Hydromorphological monitoring for a truly unique database worldwide

With over 1 000 monitoring points now registered, the input of hydromorphological data accelerated in 2012. The Carhyce protocol was extended to large rivers and now includes a new method to assess substrate silting/clogging.

Over 1 000 monitoring points throughout continental France now collect data on river width, depth, slope, sediment grain size, bank type and structure, etc. That is the result of a data-collection effort launched in 2009 at the same time as the Carhyce protocol developed by a group of experts (Onema, Water agencies, Irstea, CNRS and several universities) to comply with the requirements of the Water framework directive. At the end of 2012, most of the monitoring points in the surveillance-monitoring network (RCS) that are accessible on foot had been visited by Onema personnel. At each point, the data are collected along 15 transects (lines across the river bed), a procedure requiring four people for a full half day. Data collection is also carried out on operational monitoring points by engineering firms trained to do so.

Large rivers as well

Carhyce tested successfully in 2012 for the Caribbean.
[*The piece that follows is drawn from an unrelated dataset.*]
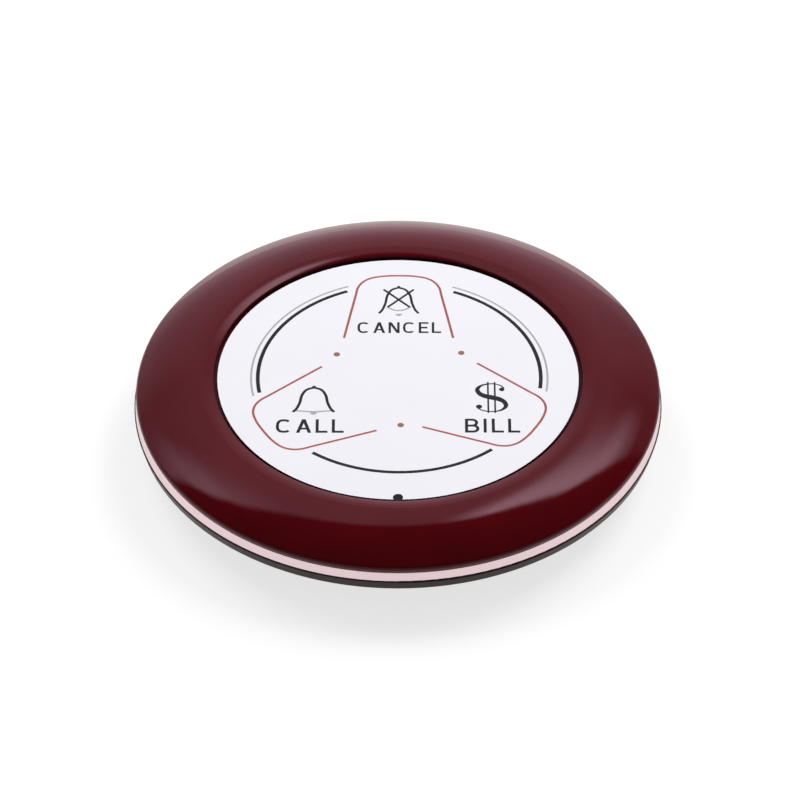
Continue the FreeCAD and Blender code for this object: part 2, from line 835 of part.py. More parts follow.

At the same time, the protocol was adapted to large rivers, using echo-sounding equipment to measure depths, lasers for widths and high-resolution video to analyse grain sizes, etc. These modifications will make it possible to complete the RCS monitoring network by 2015. The hydromorphological-monitoring system also includes the ICE protocol (information on ecological continuity). Finally, a standardised method developed by Onema and Irstea is now available to assess silting/ clogging of river beds. The quantity of fine sediment along the bottom (a factor affecting ecological balances) will be measured by hydraulic conductivity. Taken as a whole, all this information centralised by Onema constitutes a hydromorphological database that is particularly rich and rare among the countries of the world. It opens unprecedented opportunities to study the relationships between the physical degradation of habitats and life forms.